前者はいい。レイモンドが現実的、もっと言えば即物的な努力を結実させて帰ってきただけだ。予測しなかった事態なのでルディアも取るべき道を改めて考え直さねばならなかった。そして主君はレイモンドを選んだ。今度はなんの弊害もなかったから。
問題は後者だ。昨夜ルディアから「相談がある」と持ちかけられた女子会でモモはよほど兄の秘かな恋心を打ち明けてしまおうか悩んだ。知っているのと知らないのとでは対応がまったく違ってくる。少なくとも傷つける意図のない言葉でアルフレッドが傷つくことはなくなるだろう。
だがモモにはどうしても言えなかった。伝えてくれと頼まれたわけでもない他人の繊細な感情を伝えるのは己の倫理観が良しとしなかったから。
「……なんでもない……」
不思議そうに覗き込んでくるアイリーンにそう返す。だがすぐに「や、でも姫様本人にじゃなかったら根回ししたほうがいいんじゃない?」と思いつき、モモはがばりと顔を上げた。
「あの、あのさあ、アイリーン」
どう説明するのがいいか慎重に言葉を選ぶ。「しばらくアル兄落ち込んでると思うけどそっとしておいてあげて」では多分伝わりきらないだろう。「アル兄と姫様たちが一緒にいたらそれとなく間に入るか別のところへ連れていくかしてあげて」では仲違いを疑われそうだ。
やはりそのまま言うしかない。意を決し、モモはすうっと息を吸い込んだ。
「モモちゃん大丈夫? 本当にらしくないわねえ。何かあったの?」
落ちくぼんだ目に正面から見つめられ、モモはぴたりと息を止める。まさに真実を口にしようとしたそのとき、不意にアイリーンの起こした数々の問題が頭をよぎっていったからだ。
言うべきときに言うべきことを言い逃すのは彼女の持ち芸、逆の失敗もまた然りである。うっかり彼女に兄が横恋慕していると知られればどこでどう口を滑らせるかわからなかった。
「……やっぱなんでもない……」
がっくりと肩を落としてモモは再度テーブルに頭を沈める。話す気はないという無言のメッセージを受け取ってアイリーンも関心をよそへ向けた。
「ちょっと遅いわね、ブルーノ」
呟きは拾う者もなく床に落ちる。
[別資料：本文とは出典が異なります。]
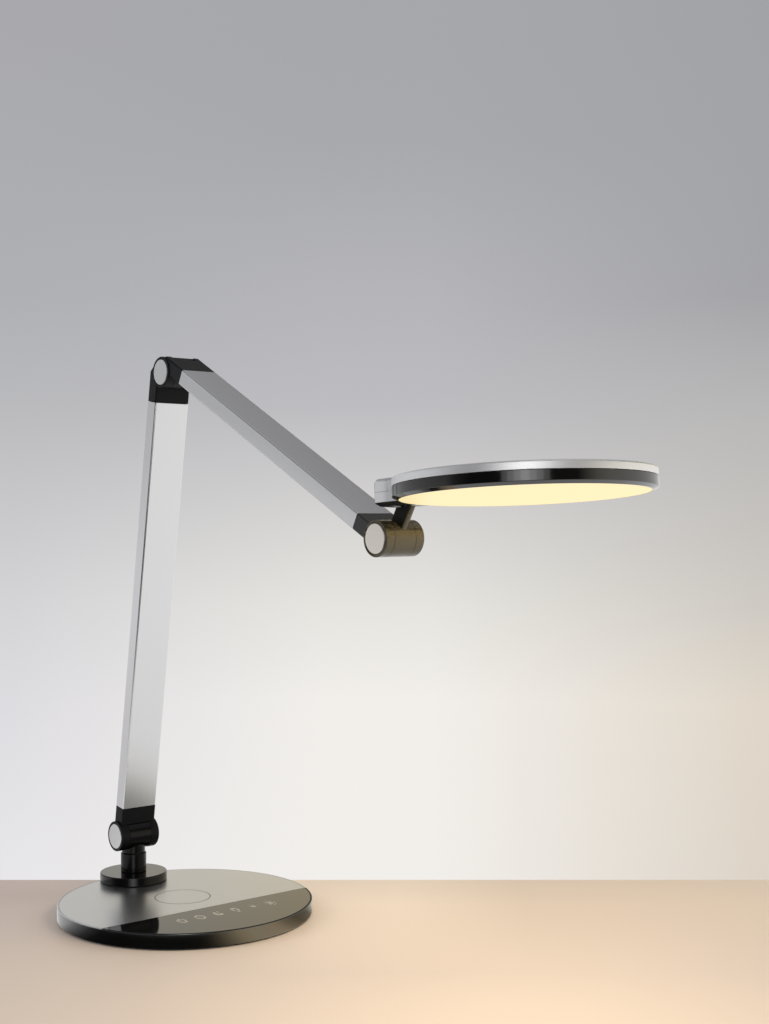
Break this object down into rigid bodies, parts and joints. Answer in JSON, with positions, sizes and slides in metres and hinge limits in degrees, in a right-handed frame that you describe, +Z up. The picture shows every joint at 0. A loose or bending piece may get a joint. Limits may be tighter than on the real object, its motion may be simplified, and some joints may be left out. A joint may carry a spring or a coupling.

片付けも済んで今日はもう帰るだけなのに、この頃のブルーノは繊細な患者を慰めるのに忙しいらしくなかなか引き揚げてこなかった。
(モモたちが早く帰ってあげないとアル兄が先にお店に着いちゃうんだけどな……)
レイモンドやルディアと気まずい時間を過ごす兄のことを思うと忍びない。その程度を耐えられないなら騎士など続けていけないのかもしれないが。
(うーん、姫様にちゃんと話すべきだったかなあ)
一応己も「けじめはつけてね」と忠告はした。要するに人前でいちゃいちゃするなよと。「借りている身体だし、婚約すると言っても暫定だ」という主君の返事がまあまあしっかりしていたからしつこくは言わなかったが。
(いやでもやっぱりモモから話せることじゃないよね!? ほかにできることは全部やったと思うし!)
うんうんと一人頷く。こうなればもはやあの二人の良識を信じるしかない。目の前で見せつけられずとも、しょうもない自慢話などされずとも、真面目な兄は己の不甲斐なさと比べて落ち込んでしまうのだろうが。
(アル兄って我欲のために行動するのほんと苦手だからなー)
はあ、とまた溜め息が漏れた。屋内は薄暗く、日はもう沈みかけているのに白猫はまだ足音もさせなかった。